Structure and growth of self-assembling monolayers

The structural phases and the growth of self-assembled monolayers (SAMs) are reviewed from a surface science perspective, with emphasis on simple model systems. The concept of self-assembly is explained, and different self-assembling materials are briefly discussed. A summary of the techniques used for the study of SAMs is given. Different general scenarios for structures obtained by self-assembly are described. Thiols on Au(1 1 1) surfaces are used as an archetypal system to investigate in detail the structural phase diagram as a function of temperature and coverage, the specific structural features on a molecular level, and the effect of changes of the molecular backbone and the end group on the structure of the SAM. Temperature effects including phase transitions are discussed.

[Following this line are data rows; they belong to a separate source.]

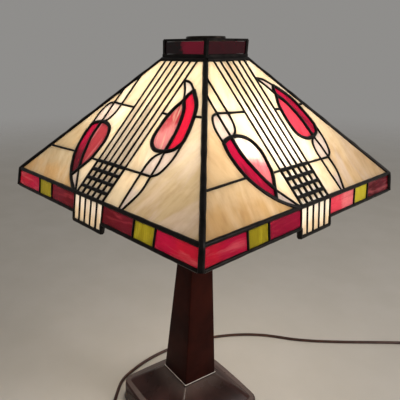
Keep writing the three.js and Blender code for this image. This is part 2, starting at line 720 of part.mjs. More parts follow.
// The flat disc that screws down over the vent cap.
function buildFinial(parent, low) {
  const top = COLLAR_TOP_Z + 3;
  const profile = [
    [PIPE_HOLE, low], [DISC_RADIUS - 0.6, low], [DISC_RADIUS, low + 0.8], [DISC_RADIUS, top - 1.2],
    [DISC_RADIUS - 1.2, top - 0.4], [0, top], [0, top - 1.4], [PIPE_HOLE, top - 1.4], [PIPE_HOLE, low],
  ];
  addMesh(parent, 'disc_finial', turned(profile, 28), 'leadBlack');
}

// ---------- cord ----------
// The free cord's route on the table, from the strain relief to the coil.
function cordRoute() {
  const [x, y, z] = CORD_EXIT;
  const start = y - RELIEF_SET - RELIEF_LENGTH - GAP;
  const rest = CORD_RADIUS + 0.15;
  const bend = [];
  for (let i = 0; i <= 5; i++) {
    const angle = -i * 26 * Math.PI / 180;
    const fall = (z - 1.4 - rest) * (1 + Math.cos(Math.PI * i / 5)) / 2;
    bend.push([
      x - CORD_BEND + CORD_BEND * Math.cos(angle),
      start - 5 + CORD_BEND * Math.sin(angle),
      rest + 0.8 + fall,
    ]);
  }
  return [
    [x, start, z], ...bend,
    [-64, -138, rest], [-82, -122.5, rest], [-99.3, -107.8, rest], [-115, -94, rest], [-128, -80, rest],
    [-138, -62, rest], [-147, -38, rest], [-154.5, -11, rest], [-159.6, 16, rest], [-162.4, 44, rest],
    [-162.6, 76, rest], [-158.5, 114, rest], [-151, 152, rest], [-140.5, 188, rest], [-122.5, 229, rest],
    [-103, 262, rest], [-80.5, 291, rest], [-57, 314, rest], [-36, 333, rest], [-5.5, 367, rest],
    [36.5, 424, rest], [76, 482.5, rest], [115.2, 540, rest], [134, 563.6, rest], [150.8, 586.8, rest],
  ];
}

function sweep(route, steps, sides) {
  const path = new THREE.CatmullRomCurve3(route.map((p) => new THREE.Vector3(...p)), false, 'centripetal');
  const section = new THREE.Shape(circleOutline(CORD_RADIUS, sides).map(([x, y]) => new THREE.Vector2(x, y)));
  return new THREE.ExtrudeGeometry(section, { steps, extrudePath: path, bevelEnabled: false });
}

function buildCord(parent) {
  const [x, y, z] = CORD_EXIT;
  const relief = turned([
    [CORD_RADIUS + GAP, 0], [7, 0], [7, 2], [5.4, 2.6], [CORD_RADIUS + 1.1, RELIEF_LENGTH],
    [CORD_RADIUS + GAP, RELIEF_LENGTH], [CORD_RADIUS + GAP, 0],
  ], 18).rotateX(Math.PI / 2).translate(x, y - RELIEF_SET, z);
  addMesh(parent, 'strain_relief', relief, 'black');
  const route = cordRoute();
  addMesh(parent, 'cord_run', sweep(route, 62, 9), 'cordBrown');

  // A little over four turns lie two high and three wide.
  const [cx, cy] = COIL_CENTRE;
  const low = 1;
  const high = low + 4 * CORD_RADIUS;
  const halfWide = 3 * CORD_RADIUS;
  const coil = turned([
    [COIL_RADIUS - halfWide, low + 2], [COIL_RADIUS - halfWide + 2, low], [COIL_RADIUS + halfWide - 2, low],
    [COIL_RADIUS + halfWide, low + 2], [COIL_RADIUS + halfWide, high - 2], [COIL_RADIUS + halfWide - 2, high],
    [COIL_RADIUS - halfWide + 2, high], [COIL_RADIUS - halfWide, high - 2], [COIL_RADIUS - halfWide, low + 2],
  ], 32);
  addMesh(parent, 'cord_coil', coil.translate(cx, cy, 0), 'cordBrown');

  const tieOut = rectangle(-halfWide - 1.2, low - 0.9, halfWide + 1.2, high + 0.9);
  const tieIn = rectangle(-halfWide - 0.4, low - GAP, halfWide + 0.4, high + GAP);
  const tie = plate(tieOut, [tieIn], -3, 6).rotateX(Math.PI / 2).translate(cx + COIL_RADIUS, cy, 0);
  addMesh(parent, 'coil_tie', tie, 'black');
  buildPlug(parent);
}

// A flat two-pin plug lies beside the coil on a short tail.
function buildPlug(parent) {
  const [cx, cy] = COIL_CENTRE;
  const rest = CORD_RADIUS + 0.1;
  const away = COIL_RADIUS + 3 * CORD_RADIUS + GAP;
  const tail = [
    [cx + 4, cy + away + 3.2, rest], [cx + 14, cy + away + 3.6, rest], [cx + 24, cy + away + 5, rest],
    [cx + 34, cy + away + 8, rest], [cx + 44, cy + away + 11, rest],
  ];
  addMesh(parent, 'cord_tail', sweep(tail, 5, 10), 'cordBrown');
  const plug = new THREE.Group();
  plug.position.set(cx + 44, cy + away + 11, 0);
  plug.rotation.z = Math.atan2(3, 10);
  const body = plate([
    [GAP, -4.2], [6, -4.6], [12, -10], [30, -12], [32, -11],
    [32, 11], [30, 12], [12, 10], [6, 4.6], [GAP, 4.2],
  ], [], 0.2, 12);
  addMesh(plug, 'plug_body', body, 'black');
  for (const [name, offset] of [['plug_pin_a', -6.35], ['plug_pin_b', 6.35]]) {
    addMesh(plug, name, block(32 + GAP, 48, offset - 0.8, offset + 0.8, 3, 9.4), 'brass');
  }
  parent.add(plug);
}

const lamp = new THREE.Group();
buildBase(lamp);
buildLights(lamp);
buildShade(lamp);
buildCord(lamp);

export default lamp;
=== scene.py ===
import math
import random
import bpy
from mathutils import Matrix, Vector, noise


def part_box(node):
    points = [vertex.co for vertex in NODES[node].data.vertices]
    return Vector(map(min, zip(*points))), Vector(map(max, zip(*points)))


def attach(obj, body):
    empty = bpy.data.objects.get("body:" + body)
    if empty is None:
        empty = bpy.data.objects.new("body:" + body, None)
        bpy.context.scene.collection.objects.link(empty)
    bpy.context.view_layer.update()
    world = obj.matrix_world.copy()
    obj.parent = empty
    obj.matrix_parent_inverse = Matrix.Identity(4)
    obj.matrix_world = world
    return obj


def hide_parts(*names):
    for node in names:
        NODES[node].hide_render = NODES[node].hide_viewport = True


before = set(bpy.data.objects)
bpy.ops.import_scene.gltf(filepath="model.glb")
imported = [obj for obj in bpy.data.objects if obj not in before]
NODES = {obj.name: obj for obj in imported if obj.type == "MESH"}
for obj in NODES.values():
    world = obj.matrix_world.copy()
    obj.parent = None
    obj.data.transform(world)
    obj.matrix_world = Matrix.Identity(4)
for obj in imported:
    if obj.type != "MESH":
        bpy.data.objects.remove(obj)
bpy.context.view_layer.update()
MM = 0.001
SIDES = ["right", "back", "left", "front"]


# ---------- camera ----------
def build_camera():
    """The camera, solved from the corners of the shade, the column and the base."""
    data = bpy.data.cameras.new("camera")
    data.lens = 35.963
    data.sensor_width = 36.0
    data.shift_x = 0.10034
    data.shift_y = 0.27896
    data.clip_start = 0.02
    data.clip_end = 60
    camera = bpy.data.objects.new("camera", data)
    bpy.context.scene.collection.objects.link(camera)
    right = Vector((0.536402, 0.84395, -0.004746))
    up = Vector((-0.46299, 0.298962, 0.834423))
    back = Vector((0.70563, -0.445389, 0.551104))
    place = Vector((0.44785, -0.34803, 0.59533))
    turn = Matrix((right, up, back)).transposed()
    camera.matrix_world = Matrix.Translation(place) @ turn.to_4x4()
    bpy.context.scene.camera = camera


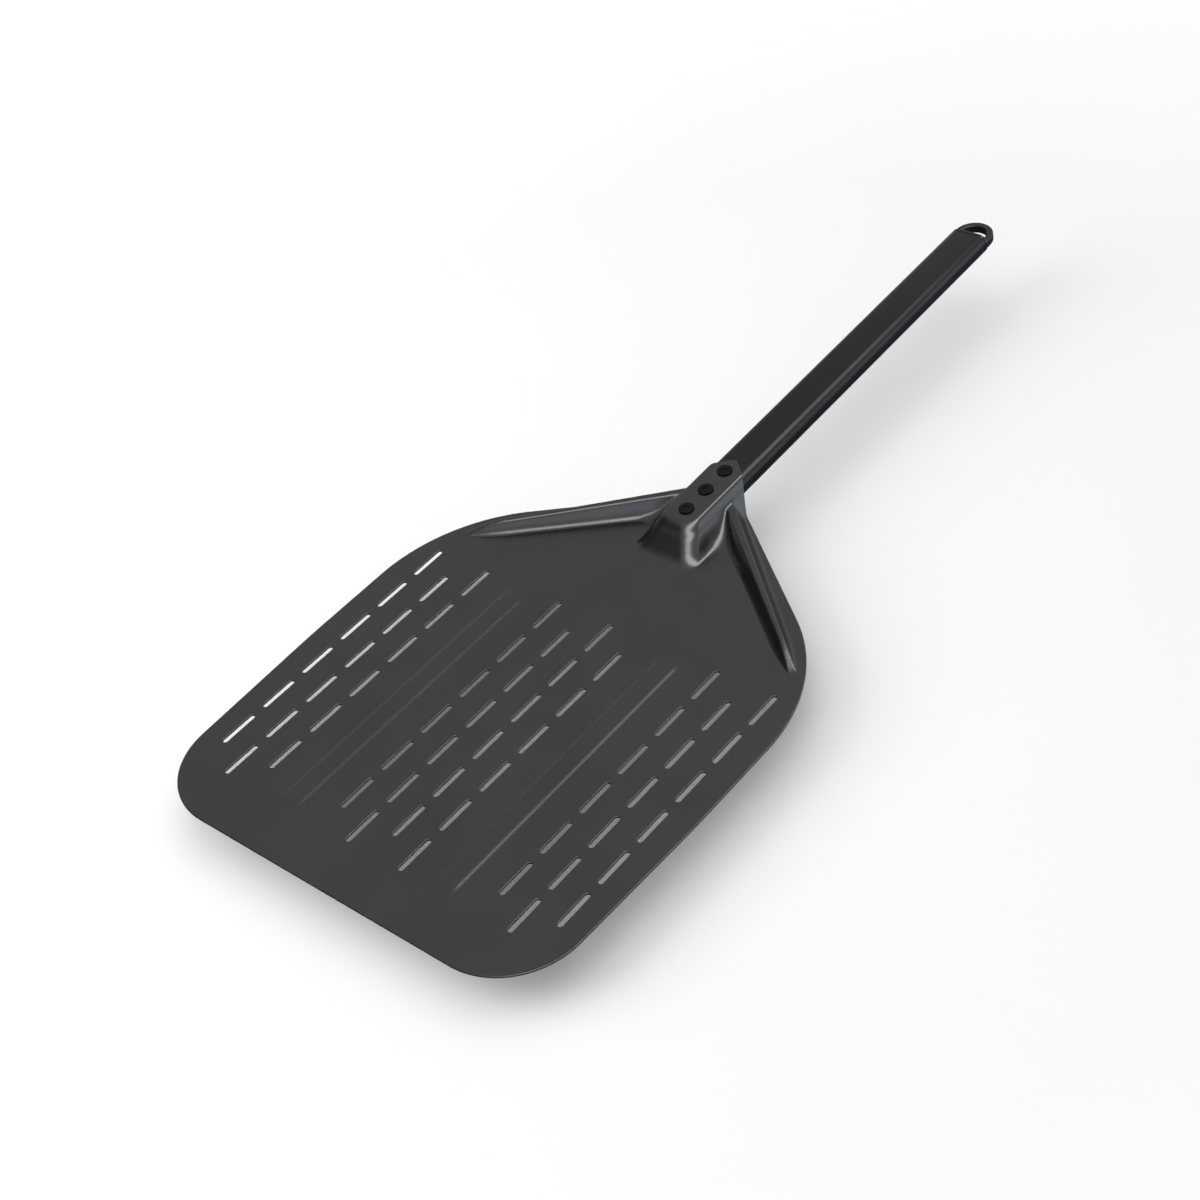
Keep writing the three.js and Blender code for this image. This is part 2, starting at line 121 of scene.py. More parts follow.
# Radii of the bends in the sheet
SOCKET_CORNER_RADIUS = 9  # upright edges between the socket's front and its sides, seen from above
INNER_CORNER_Y = (-8, 12)  # between socket and rib, in front of the rib, seen from above
INNER_CORNER_RADII = (15, 3)  # at those two places, tighter towards the handle
REAR_CORNER_RADIUS = 2.5  # the same behind the rib
SOCKET_FOOT_RADIUS = 6
RIB_CREST_RADIUS = 2.2
RIB_FOOT_RADIUS = 5
FOOT_CHANGE_X = (30, 55)  # from the socket's foot radius to the rib's
NOSE_RADIUS = 4  # between the rib's crest and the socket's wall

# Rivets, with heights above the socket's top
RIVET_NAMES = ("front", "middle", "rear")
RIVET_PITCH = 20
RIVET_TO_POINT = 12.2
RIVET_HEAD_RADIUS = 5
RIVET_HEAD_HEIGHT = 1.6
RIVET_RIM = 0.35
RIVET_RIM_BEVEL = 0.15
RIVET_DOME_POWER = 0.9  # below 1 the dome is fuller than an ellipse
RIVET_BORE = 1.5
RIVET_LIP = 0.35
RIVET_LIP_BEVEL = 0.12
RIVET_SLEEVE = 2.4
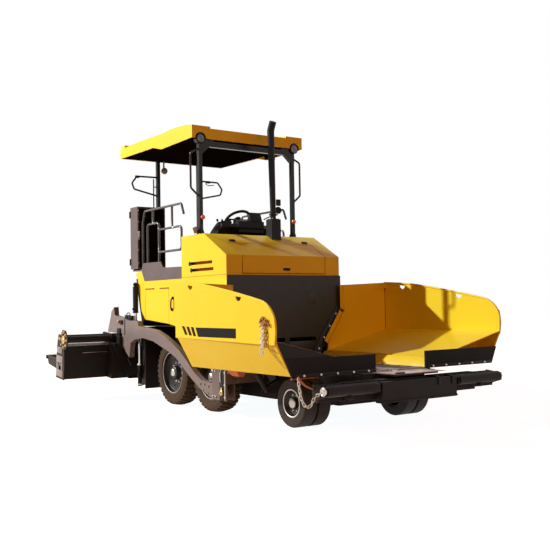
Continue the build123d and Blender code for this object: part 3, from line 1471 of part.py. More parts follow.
WING_BARREL_R = 36.0
WING_ROD_R = 18.0
run_y = top_y - cyl_low_y
run_z = top_z - cyl_low_z
run = math.hypot(run_y, run_z)
BARREL_SHARE = 0.80
direction = Plane(
    origin=(WING_CYL_X, -cyl_low_y, cyl_low_z),
    x_dir=(1, 0, 0),
    z_dir=(0, -run_y, run_z),
)
eye = Cylinder(CYL_EYE_R - 6, CYL_EYE_W, rotation=(0, 90, 0))
eye_hole = Cylinder(PIN_R + PIN_FIT, CYL_EYE_W + 20, rotation=(0, 90, 0))
barrel = Pos(0, 0, run * BARREL_SHARE / 2 + 14) * Cylinder(WING_BARREL_R, run * BARREL_SHARE - 28)
bore = Pos(0, 0, run / 2 + 30) * Cylinder(WING_ROD_R + FIT, run - 60)
wing_barrel = direction * ((barrel - bore + eye) - eye_hole)
rod = Pos(0, 0, run / 2 + 20) * Cylinder(WING_ROD_R, run - 90)
top_eye = Pos(0, 0, run) * eye
rod_shape = rod + top_eye - Pos(0, 0, run) * eye_hole
wing_rod = direction * rod_shape
keep("wing_barrel_right", wing_barrel)
keep("wing_barrel_left", other_side(wing_barrel))
keep("wing_rod_right", wing_rod)
keep("wing_rod_left", other_side(wing_rod))

# Write every piece, in the frame of the whole machine

os.makedirs("parts", exist_ok=True)
for name, shape in nodes.items():
    placed = Pos(-ORIGIN_X, 0, 0) * shape
    placed.label = name
    export_step(placed, f"parts/{name}.step")
    limits = placed.bounding_box()
    print(name, [round(v) for v in (*limits.min, *limits.max)], "solids", len(placed.solids()))
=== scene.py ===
import json
import math

import bpy
from mathutils import Matrix, Vector


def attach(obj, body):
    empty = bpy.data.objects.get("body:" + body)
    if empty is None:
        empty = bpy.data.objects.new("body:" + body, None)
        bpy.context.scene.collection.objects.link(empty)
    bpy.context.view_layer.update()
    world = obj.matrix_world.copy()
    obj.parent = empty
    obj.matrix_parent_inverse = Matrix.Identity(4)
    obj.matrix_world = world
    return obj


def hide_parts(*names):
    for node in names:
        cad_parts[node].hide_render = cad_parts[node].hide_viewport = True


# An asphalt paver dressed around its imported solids. Metres, +X is the travel direction,
# +Y the left side, +Z up. The lit right side and the hopper face the camera.

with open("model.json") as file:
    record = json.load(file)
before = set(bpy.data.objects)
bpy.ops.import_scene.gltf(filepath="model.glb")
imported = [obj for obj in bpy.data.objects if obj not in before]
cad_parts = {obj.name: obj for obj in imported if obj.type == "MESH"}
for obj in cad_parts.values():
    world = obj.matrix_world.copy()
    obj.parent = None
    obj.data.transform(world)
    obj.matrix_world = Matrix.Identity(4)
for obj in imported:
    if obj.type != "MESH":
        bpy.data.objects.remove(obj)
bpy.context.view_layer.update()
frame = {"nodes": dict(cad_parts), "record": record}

# Camera: a long lens at eye height off the right front corner, level with a small roll.

CAMERA_PLACE = Vector((9.565, -6.440, 1.383))
CAMERA_AZIMUTH = 54.938
CAMERA_PITCH = 2.046
CAMERA_ROLL = -0.961
SENSOR_WIDTH = 36.0
LENS = 54.21

turn = math.radians(CAMERA_AZIMUTH)
tilt = math.radians(CAMERA_PITCH)
ahead = Vector((-math.sin(turn) * math.cos(tilt), math.cos(turn) * math.cos(tilt), math.sin(tilt)))
right = Vector((math.cos(turn), math.sin(turn), 0.0))
level = Matrix((right, right.cross(ahead), -ahead)).transposed()
rolled = level @ Matrix.Rotation(math.radians(CAMERA_ROLL), 3, "Z")
camera_data = bpy.data.cameras.new("camera")
camera_data.sensor_width = SENSOR_WIDTH
camera_data.lens = LENS
camera = bpy.data.objects.new("camera", camera_data)
camera.matrix_world = Matrix.Translation(CAMERA_PLACE) @ rolled.to_4x4()
bpy.context.scene.collection.objects.link(camera)
bpy.context.scene.camera = camera

# Studio: a pale floor and backdrop, a key lamp high behind the right rear corner, a weak
# fill from the front and an even pale world. The background and the lit floor show white.

FLOOR_SIZE = 90.0
FLOOR_COLOUR = (0.62, 0.40, 0.24, 1.0)
FLOOR_GLOW = (0.93, 0.96, 0.975, 1.0)
FLOOR_ROUGHNESS = 0.95
WORLD_COLOUR = (1.0, 0.40, 0.26, 1.0)
WORLD_LIGHT = 0.14
# Lamps: name, place, aim, size, power, colour
LAMPS = (
    ("key_lamp", (-20.0, -23.5, 17.4), (0.2, 0.0, 1.2), 0.5, 14500.0, (1.0, 0.985, 0.94)),
    ("front_lamp", (13.0, -1.0, 5.0), (0.0, 0.0, 1.3), 6.0, 190.0, (1.0, 0.25, 0.15)),
)


def node(nodes, kind, **values):
    """A new shader node. A value whose key starts with in_ is set on that input."""
    made = nodes.new(kind)
    for key, value in values.items():
        if key.startswith("in_"):
            socket = key[3:]
            made.inputs[int(socket) if socket.isdigit() else socket.replace("_", " ")].default_value = value
        else:
            setattr(made, key, value)
    return made


def maths(nodes, operation):
    return node(nodes, "ShaderNodeMath", operation=operation)


def wired(links, *wires):
    """Each wire runs from a node and its output to a node and its input."""
    for start, output, end, socket in wires:
        links.new(start.outputs[output], end.inputs[socket])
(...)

Concepts for the preparation of more complex structures such as multi-component SAMs, laterally structured SAMs, and heterostructures, also with inorganic materials, are outlined. The growth and ways to control it are discussed in detail. Solution and gas phase deposition and the impact of various parameters such as temperature, concentration (in solution) or partial pressure (in the gas phase) are described. The kinetics and the energetics of self-assembly are analyzed. Several more complex issues of the film formation process including non-equilibrium issues are discussed. Some general conclusions are drawn concerning the impact of various molecular features on the growth behavior and concerning the relationship between growth and structural phase diagram. Finally, the potential of self-assembly as a route for the preparation of monolayers with pre-designed properties and SAMs as building blocks in heterostructures as well as application strategies are discussed.